According to a lawsuit filed in US federal court, Errant Gene Therapeutics is demanding back rights to an experimental gene therapy for beta thalassemia from Memorial Sloan Kettering Cancer Center, reported The New York Times.
The lawsuit alleges the institution is "sitting on the therapy" because its president Craig Thompson has ties to a venture capital firm that bankrolled bluebird bio, which has developed a similar gene therapy for the inherited blood disease, as well as for sickle cell anemia, that yielded strong results in early clinical trials.
The main evidence offered by Errant Gene, to which Sloan Kettering had licensed the rights to the gene therapy 10 years ago, is that its relationship with the cancer center began to deteriorate just as Thompson took office in late 2010. Errant Gene relinquished its rights in 2011.
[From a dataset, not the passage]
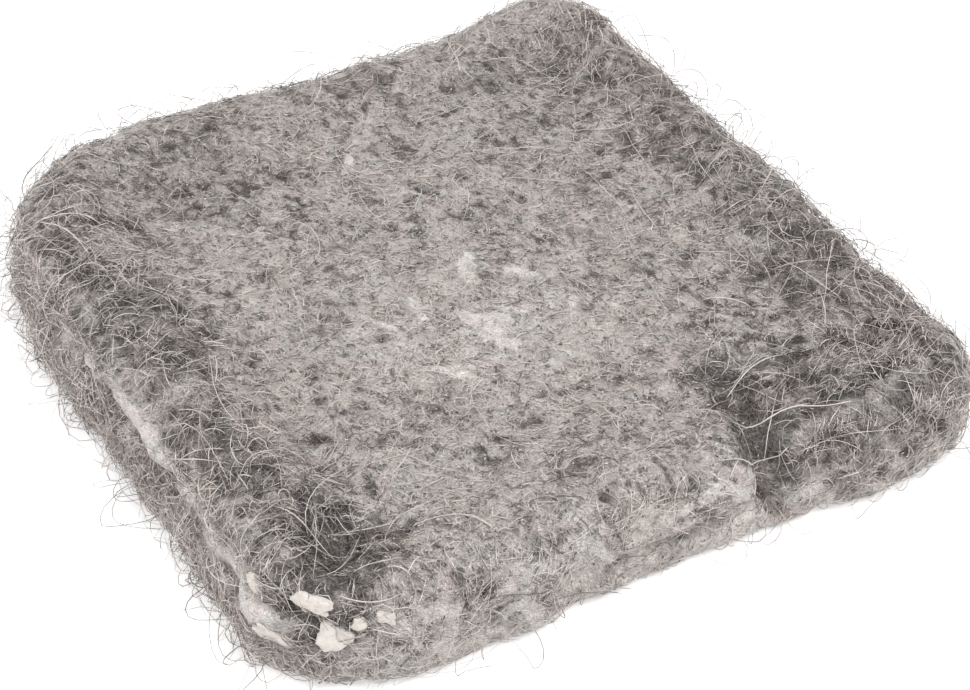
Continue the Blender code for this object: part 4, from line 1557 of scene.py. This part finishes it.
def strand_finish():
    """The strands' one material, made when it is first needed."""
    return bpy.data.materials.get("steel_strands") or strand_material(bpy.context.scene.pad_colours)


class PAD_OT_body(bpy.types.Operator):
    """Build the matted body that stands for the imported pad"""

    bl_idname = "pad.body"
    bl_label = "Matted body"

    def execute(self, context):
        points, quads, fan, quad_map, fan_map = body_grid()
        normals = settle(points.copy(), np.zeros(len(points)), rounds=1)[1]
        below = points[:, 2] < UNDERSIDE_HEIGHT
        normals[below] = (0.0, 0.0, -1.0)
        relief = body_relief(points)
        moved = points + normals * (relief - BODY_DEPTH)[:, None]
        flat = np.maximum(points[:, 2], BODY_CLEARANCE) + 0.00008 * value_noise(points, 0.0012, 91)
        moved[:, 2] = np.where(below, flat, np.maximum(moved[:, 2], BODY_LOWEST))
        finish = body_material(context.scene.pad_colours)
        item = add_mesh("wool_body", moved, quads, fan, quad_map, fan_map, finish, ("OFBake",))
        thick = np.maximum(soap_line(points), 0.95 * soap_smears(points))
        thin = (0.78 + 0.17 * end_band(points)) * soapiness(points) * (1.0 - 0.6 * gap_depth(points))
        # The slow patches of painted shade and painted light also darken and lighten the soap.
        thin = thin + 0.8 * light_and_shade_patches(points)
        add_values(item, "soap", np.maximum(thin, 1.05 * thick))
        # Painted shade: darker in the open gaps, pinholes, creases, pits and slits, between the end ropes, on
        # the loose wool, on the lobe and the roll side and in the dark slow patches; lighter on the curled
        # tip, on the walls and in the pale patches, and less where soap fills the wool.
        dark = 0.9 * gap_depth(points) + 0.25 * looseness(points)
        dark = dark + 0.15 * shade_and_rust(points) + 0.7 * pinholes(points)
        dark = dark + 0.45 * crease_share(points) - 0.25 * curl_share(points) - 1.2 * light_and_shade_patches(points)
        dark = dark + 1.4 * np.maximum(-end_ropes(points), 0.0)
        dark = dark * (1.0 - 0.85 * soap_film(points)) * (1.0 - 0.4 * painted_wall_light(points))
        dark = dark * (1.0 - 0.9 * thick)
        add_values(item, "painted_shade", np.clip(dark + pit_depth(points), 0.0, 1.0))
        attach(item, "root")
        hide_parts("wool_pad")
        return {"FINISHED"}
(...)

Jeanne D'Agostino, a spokeswoman for Sloan Kettering, said the allegations regarding Thompson were "utterly without foundation," adding that the cancer center has been moving the therapy forward, having treated a few patients in a clinical trial. Sloan Kettering is asking the judge to dismiss the case, saying the 2011 agreement clearly states that Errant Gene irrevocably surrendered its rights.
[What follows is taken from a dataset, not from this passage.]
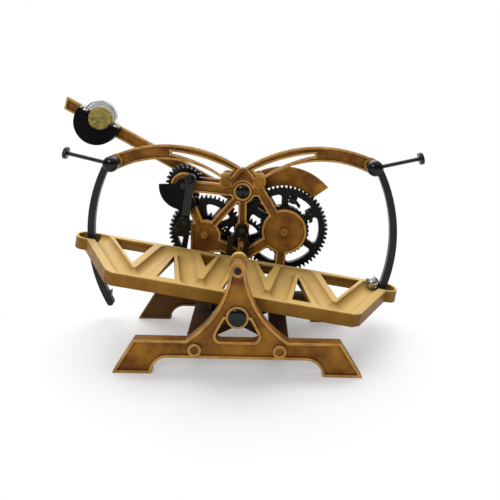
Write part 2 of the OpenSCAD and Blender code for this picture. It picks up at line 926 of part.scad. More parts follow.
module great_arbor() {
    color("#5b5b60") {
        shaft(great_c, plate_y, model_back, arbor_r);
        shaft(great_c, lever_y + lever_t, model_back, arbor_r + 1.5);
    }
}

ratchet_n = 36;
ratchet_tooth = 1.1;
module ratchet() {
    color("#1c1c1f")
    difference() {
        on_arbor(great_c, ratchet_y, ratchet_t)
            polygon([for (i = [0 : ratchet_n - 1], k = [0, 1])
                polar(ratchet_r - k * ratchet_tooth, (i + k * 0.12) * 360 / ratchet_n)]);
        shaft(great_c, ratchet_y - cut, wheel_y, arbor_r + seat);
    }
}

// A pawl swings on its pin, with its beak over the ratchet's teeth
pawl_eye = 2.3;
module pawl(a) {
    c = polar(pawl_arm, a);
    beak = polar(ratchet_r + 0.5, a - 17);
    heel = polar(ratchet_r + 3.2, a - 16);
    tail = polar(pawl_arm + 1.6, a + 9);
    color("#2a2a2c")
    difference() {
        on_arbor(great_c, ratchet_y, ratchet_t) {
            translate(c) circle(pawl_eye);
            polygon([c + polar(pawl_eye, a + 180 + 55), beak, heel, c + polar(pawl_eye, a - 20)]);
            bar(c, tail, 0.8);
        }
        shaft(great_c + c, ratchet_y - cut, wheel_y, pawl_pin_r + fit);
    }
}

module upper_pawl() {
    pawl(pawl_at[0]);
}

module lower_pawl() {
    pawl(pawl_at[1]);
}

module centre_wheel() {
    color("#202023")
    difference() {
        on_arbor(centre_c, wheel_y, wheel_t, centre_turn)
            spoked(centre_n, 8.5, 21, 4.4, 5, 20, 2);
        shaft(centre_c, wheel_y - cut, wheel_y + wheel_t + cut, arbor_r + seat);
    }
}

module centre_pinion() {
    color("#202023")
    difference() {
        on_arbor(centre_c, pinion_y - layer_gap, pinion_t + layer_gap)
            polygon(teeth(centre_pinion_n));
        shaft(centre_c, wheel_y, rear_plate_y, arbor_r + seat);
    }
}

module centre_arbor() {
    color("#5b5b60")
    shaft(centre_c, plate_y + rim_h, rear_plate_y + plate_t, arbor_r);
}

module crank_wheel() {
    color("#202023")
    difference() {
        on_arbor(crank_c, wheel_y, wheel_t, crank_turn)
            polygon(teeth(crank_n));
        shaft(crank_c, wheel_y - cut, wheel_y + wheel_t + cut, arbor_r + seat);
    }
}

module crank_arbor() {
    color("#5b5b60")
    shaft(crank_c, crank_y, rear_plate_y + plate_t, arbor_r);
}

// Counterweight sector with the crank's pin on the other side
weight_from = 176;
weight_to = 306;
module crank_weight() {
    pin = crank_r * [cos(crank_at), sin(crank_at)];
    color("#1c1c1f") {
        difference() {
            on_arbor(crank_c, crank_y, crank_t) {
                polygon(concat([polar(2, 60)], arc([0, 0], weight_r, weight_from, weight_to, 26)));
                circle(5.4);
                translate(pin) circle(4);
                bar([0, 0], pin, 4);
            }
            shaft(crank_c, crank_y - cut, plate_y, arbor_r + seat);
        }
        shaft(rod_top, rod_y - step, crank_y, crank_pin_r);
        shaft(rod_top, rod_y - step - 1, rod_y - step, 2.6);
    }
}

module connecting_rod() {
    color("#1c1c1f")
    difference() {
        upright(rod_y, rod_t) {
            translate(rod_top) circle(rod_eye_r);
            translate(rod_foot) circle(rod_eye_r);
            bar(rod_top, rod_foot, 2.9);
        }
        shaft(rod_top, rod_y - cut, rod_y + rod_t + cut, crank_pin_r + fit);
    }
}

module upper_pinion() {
    color("#202023")
    difference() {
        on_arbor(upper_c, wheel_y, wheel_t, upper_turn)
            polygon(teeth(upper_n));
        shaft(upper_c, wheel_y - cut, wheel_y + wheel_t + cut, upper_arbor_r + seat);
    }
}

module upper_arbor() {
    color("#1c1c1f")
    shaft(upper_c, plate_y + 0.4, rear_plate_y + plate_t, upper_arbor_r);
}

module idle_wheel() {
    color("#202023")
    difference() {
        on_arbor(idle_c, pinion_y, pinion_t, idle_turn)
            spoked(idle_n, 5.5, 12.4, 3, 5, 10, 1.4);
        shaft(idle_c, pinion_y - cut, pinion_y + pinion_t + cut, arbor_r + fit);
    }
}

module idle_stud() {
    color("#5b5b60")
    shaft(idle_c, pinion_y, rear_plate_y + plate_t, arbor_r - seat);
}

// Drive lever, drawn along its own length from the great arbor
module lever_upright(y, t) {
    on_arbor(great_c, y, t, lever_a) children();
}

lever_root = 6.4;
lever_neck = 34;
lever_pts = [[0, -lever_root], [lever_neck, -lever_w / 2], [lever_l, -lever_w / 2],
    [lever_l - 2.4, lever_w / 2], [lever_neck, lever_w / 2], [0, lever_root]];
module drive_lever() {
    color("#8a6434")
    difference() {
        moulded(lever_y, lever_t) {
            lever_outline(0);
            difference() {
                lever_outline(rim_w);
                translate(great_c) circle(5);
            }
        }
        shaft(great_c, lever_y - cut, lever_y + lever_t + cut, arbor_r + seat);
    }
}

module lever_outline(d) {
    translate(great_c) rotate(lever_a) {
        polygon(inset(lever_pts, d));
        circle(8.4 - d);
    }
}

module sector_blade() {
    color("#7a4f22")
    lever_upright(blade_y, blade_t)
        difference() {
            polygon(concat([polar(4, -blade_span / 2)],
                arc([0, 0], blade_r, -blade_span, 6, 30)));
            circle(blade_in);
        }
}

cup_drum_gap = 0.15;
drum_off = -5;
cup_chord = -3.7;
cup_notch = 9.8;
cup_wall = 1.2;
module coin_cup() {
    color("#1c1c1f")
    difference() {
        lever_upright(cup_y, cup_t)
            intersection() {
                translate([cup_at, 0]) circle(cup_r);
                translate([cup_at - cup_r, cup_chord]) square([2 * cup_r, cup_r - cup_chord]);
            }
        lever_upright(cup_y + cup_wall, cup_t - 2 * cup_wall)
            translate([cup_at, drum_off]) circle(drum_r + cup_drum_gap);
        lever_upright(cup_y - cut, cup_wall + 2 * cut)
            translate([cup_at, drum_off]) circle(cup_notch);
    }
}

drum_wall = 1;
module coin_drum() {
    drum_y = cup_y + cup_wall + cup_drum_gap;
    drum_t = cup_t - 2 * cup_wall - 2 * cup_drum_gap;
    color("#dfe6ea", 0.35)
    difference() {
        lever_upright(drum_y, drum_t) {
            translate([cup_at, drum_off]) circle(drum_r);
            translate([cup_at, cup_chord - 1.4]) square([31, 2.2], center = true);
        }
        lever_upright(drum_y + 0.6, drum_t - 1.2)
            translate([cup_at, drum_off]) circle(drum_r - drum_wall);
    }
}

coin_count = 3;
coin_gap = 0.06;
module coins() {
    drum_y = cup_y + cup_wall + cup_drum_gap + 0.6;
    space = cup_t - 2 * cup_wall - 2 * cup_drum_gap - 1.2;
    coin_t = space / coin_count - coin_gap;
    rest = drum_r - drum_wall - coin_d / 2 - 0.1;
    low = turned([0, -rest], -lever_a);
    color("#b08d3c")
    for (i = [0 : coin_count - 1])
        lever_upright(drum_y + i * space / coin_count + coin_gap / 2, coin_t)
            translate([cup_at, drum_off] + low) circle(coin_d / 2);
}

// Latch arms hang from the wing tips, curved about the tray's axis
arm_y = far_bend - arm_t / 2;
arm_pin = [wing_reach, wing_tip_z];
arm_top_a = atan2(wing_tip_z - pivot_h, wing_reach);
arm_hub_r = 5.5;
ledge_a = 24.6;
ledge_in = 2.6;

module arm() {
    half = arm_w / 2;
    color("#1c1c1f")
    difference() {
        upright(arm_y, arm_t) {
            translate(arm_pin) circle(arm_hub_r);
            translate(axis_c) {
                polygon(concat(
                    arc([0, 0], arm_r + half, -arm_end, arm_top_a, 40),
                    arc([0, 0], arm_r - half, arm_top_a, -arm_end, 40)));
                translate(polar(arm_r, -arm_end)) circle(half);
                polygon([polar(arm_r - 1, -ledge_a), polar(arm_r - half - ledge_in, -ledge_a),
                    polar(arm_r - half, -ledge_a - 2.2)]);
            }
        }
        shaft(arm_pin, arm_y - cut, wing_y, lug_bore + fit);
        balance_bore(screw_r + fit);
    }
}

module balance_axis() {
    translate([axis_x + arm_pin[0], front_y + far_bend, arm_pin[1]])
        rotate([0, 90 - screw_rise, 0]) children();
}

screw_in = 2.6;
module balance_bore(r) {
    balance_axis() translate([0, 0, screw_in]) cylinder(h = arm_hub_r, r = r);
}

module balance_screw() {
    color("#1c1c1f")
    balance_axis() {
        translate([0, 0, screw_in + step])
            cylinder(h = screw_l - screw_in - step, r = screw_r);
        translate([0, 0, screw_l - screw_head_t]) cylinder(h = screw_head_t, r = screw_head_r);
    }
}

module arm_pin_piece() {
    color("#1c1c1f") {
        shaft(arm_pin, arm_y - 1, arm_y - 0.2, 3);
        shaft(arm_pin, arm_y - 0.5, plate_y, lug_bore - seat);
        shaft(arm_pin, arm_y + arm_t + 0.2, wing_y, 3.6);
    }
}

module flipped() {
    translate([2 * axis_x, 0, 0]) mirror([1, 0, 0]) children();
}

module left_arm() {
    flipped() arm();
}

module right_arm() {
    arm();
}

module left_arm_pin() {
    flipped() arm_pin_piece();
}

module right_arm_pin() {
    arm_pin_piece();
}

module left_balance_screw() {
    flipped() balance_screw();
}

module right_balance_screw() {
    balance_screw();
}

front_stand();
rear_stand();
left_crossbar();
right_crossbar();
base_brace();
base_screws();
window_cap();
pivot_pin();
pivot_bush();
tray();
left_loop();
right_loop();
tray_hanger();
link_bracket();
bracket_pins();
ball();
front_plate();
rear_plate();
left_wing();
right_wing();
wing_pins();
plate_pillars();
foot_spacers();
rear_pivot_pin();
great_wheel();
great_arbor();
ratchet();
pawl_pins();
upper_pawl();
lower_pawl();
centre_wheel();
centre_pinion();
centre_arbor();
crank_wheel();
crank_arbor();
crank_weight();
connecting_rod();
upper_pinion();
upper_arbor();
idle_wheel();
idle_stud();
drive_lever();
sector_blade();
coin_cup();
coin_drum();
coins();
left_arm();
right_arm();
left_arm_pin();
right_arm_pin();
left_balance_screw();
right_balance_screw();
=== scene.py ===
"""Finishes, small turned pieces and the stage for the rolling-ball clock model.

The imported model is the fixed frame. This file gives every part its finish, adds the
pieces that are easier to draw as surfaces, and sets the camera, lamps and floor.
The pieces' sizes are in millimetres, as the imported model's are; the stage's lengths and the
scene itself are in metres.
"""
import json
import math

import bmesh
import bpy
import numpy as np
from bpy.props import FloatProperty, FloatVectorProperty, IntProperty, PointerProperty
from mathutils import Matrix, Vector


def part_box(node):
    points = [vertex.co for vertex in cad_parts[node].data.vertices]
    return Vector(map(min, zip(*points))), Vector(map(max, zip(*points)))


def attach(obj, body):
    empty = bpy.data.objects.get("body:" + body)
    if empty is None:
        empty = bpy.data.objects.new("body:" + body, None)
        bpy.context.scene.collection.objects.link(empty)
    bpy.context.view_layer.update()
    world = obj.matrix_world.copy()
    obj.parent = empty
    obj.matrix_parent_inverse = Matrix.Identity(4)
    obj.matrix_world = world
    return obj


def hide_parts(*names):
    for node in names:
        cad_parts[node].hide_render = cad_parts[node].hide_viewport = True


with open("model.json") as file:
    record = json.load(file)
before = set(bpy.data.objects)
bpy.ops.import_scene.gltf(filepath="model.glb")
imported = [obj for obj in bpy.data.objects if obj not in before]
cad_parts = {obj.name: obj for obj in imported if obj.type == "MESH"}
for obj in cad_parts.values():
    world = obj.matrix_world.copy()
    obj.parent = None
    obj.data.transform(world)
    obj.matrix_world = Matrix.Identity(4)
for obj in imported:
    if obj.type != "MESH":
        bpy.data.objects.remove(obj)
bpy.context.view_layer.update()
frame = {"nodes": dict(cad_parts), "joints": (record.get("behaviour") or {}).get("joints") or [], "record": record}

bl_info = {
    "name": "Ball clock model",
    "version": (1, 0, 0),
    "blender": (4, 5, 0),
    "location": "3D View > Sidebar > Ball Clock",
    "description": "Finishes, small turned pieces and stage of a rolling-ball clock model",
    "category": "Object",
}

MM = 0.001
NODES = frame["nodes"]
SLOTS = {part["node"]: part["material_slot"] for part in frame["record"]["subparts"]}
JOINTS = {joint["name"]: joint for joint in frame["joints"]}
RIGHT, BACK, UP = np.eye(3)

# The tray's axis, the front stand's face and the angle at which the tray rests
AXIS = np.array(JOINTS["tray_rock"]["pos_m"]) / MM
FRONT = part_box("front_stand")[0].y / MM
TILT = math.radians(9)

# How far the plates' panels are sunk below their rims, in millimetres
SUNK = 1.1


# Settings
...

Andrew Maslow, who was the director of industrial affairs at Sloan Kettering until early 2012, said the cancer center had to wrest back control of the project from Errant Gene founder Patrick Girondi because he lacked the necessary money and expertise.
However, Girondi has supporters, particularly among patient advocacy groups, who wonder why Sloan Kettering has not announced a deal with a different company in the four years since it took back rights to the therapy. BioMarin Pharmaceuticals tried to buy the rights last year, but was turned down, according to the lawsuit.